Cell Referencing

Free Tutorial and Guide

Suppose cell A1 contains this formula: 

=A2

Do you know what that means? Many Excel users think it means to pick up the data from Cell A2. Are you one of those users? What if cell C3 contained the same =A2 formula? Does it mean the same thing? Again, many users would think so.

In fact, these users are partly right, but not 100% right. What =A2 really means, from cell A1, is pick up the value from the cell which is one row below this one. What =A2 means from cell C3, is pick up the value from the cell which is 1 row up and 2 columns to the left.

When you really understand this, you’ll be well on the road to mastering cell references. 

How about a little test…

Suppose you have this spreadsheet:


And you copy cell C3 and paste it into cell D3. Without actually trying it out, what will you see in cell D3? And what if you copy cell C3 and paste it to cell A2? Again, without trying, what will you see?

In neither case will you see “Hello”. Pasting into cell D3 will give you 0! Pasting into cell A2 will give you #REF!, Look (both pastes are shown here):


When you copied cell C3 and pasted to D3, what you copied was “2 rows up and 2 columns to the left”. When you paste that to D3, you pasted the same thing. From D3, 2 rows up and 2 columns to the left is cell B1, as shown. When you try to paste the same thing to cell A2, there’s no such thing as 2 rows up from cell A2, and there’s also no such thing as 2 columns to the left of cell A2, so Excel gives the #REF! error. This means the reference you’re looking for doesn’t make sense. 

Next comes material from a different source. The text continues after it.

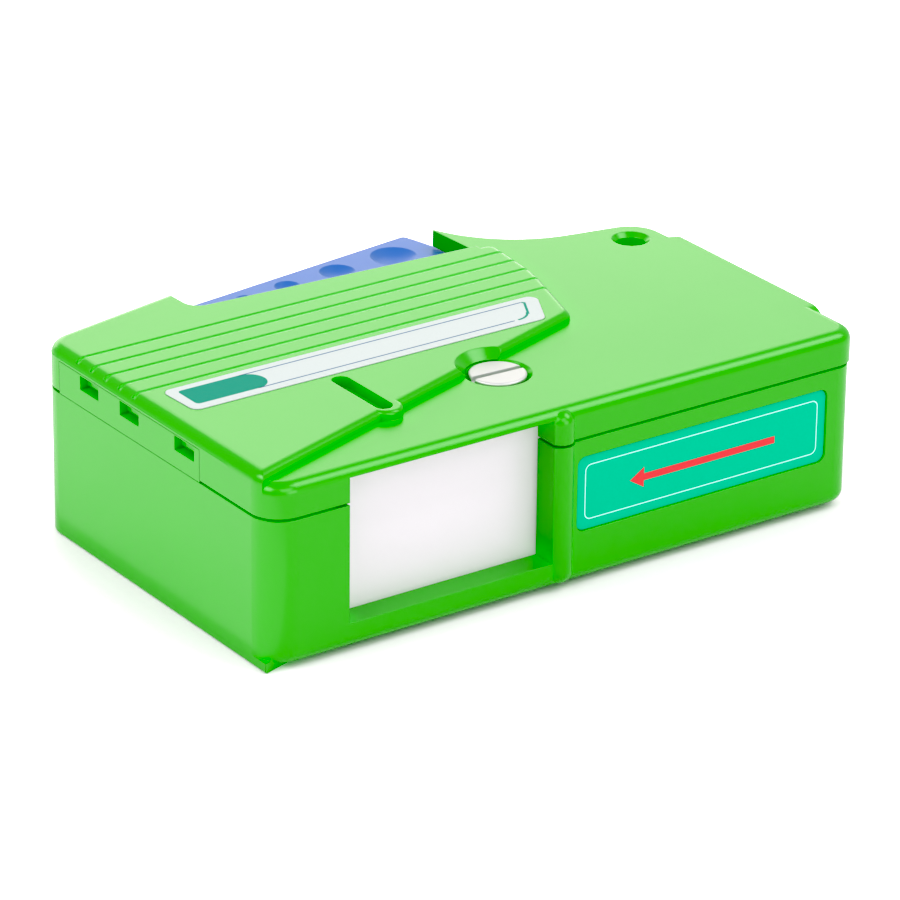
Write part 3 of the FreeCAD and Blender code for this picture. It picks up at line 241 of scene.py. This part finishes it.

Excel gives another way of referring to cells, called absolute reference. To do that, you put a “$” in the formula. From Cell C3, a reference to cell A1 as =$A$1 means cell A1.No left/up/right/down. It means A1! 


Now, copying cell C3 and pasting anywhere will give “Hello”, since the pasted formula will contain =$A$1.

Excel also has mixed references. For example, =$A1 or =A$1. If the “$” is before the column reference, then that column will always be used. For example:


Copying cell C3 to cell D4 yields this:


Pasting to 1 row down and 1 column to the right did make the row reference change, but the column reference was unchanged. The 1 became a 2, and the A stayed A.

Or:


Here, the mixed reference says to always refer to row 1, but the column reference is 2 to the left. Copying cell C3 to E1:


The reference to row 1 stayed, and the column reference still is 2 columns to the left.

This is true for filling right or down – wherever there is a “$” in the reference it will stay the same.

Let’s look at a simple multiplication table:


What formula should go into cell B2 so that when you fill it to the F2 and then fill B2:F2 down to row 6 will give the right table?

Trying =B1*A2 and filling right and down gives this mess:


Why? Each cell is multiplying the cell above by the cell to the left! That’s not what you want in a multiplication table – you want row 1 multiplied by Column A! That’s this:


Each cell locks the right row and the right column. Look when cell D4 is active:


When this is all clear to you, you’ve mastered it!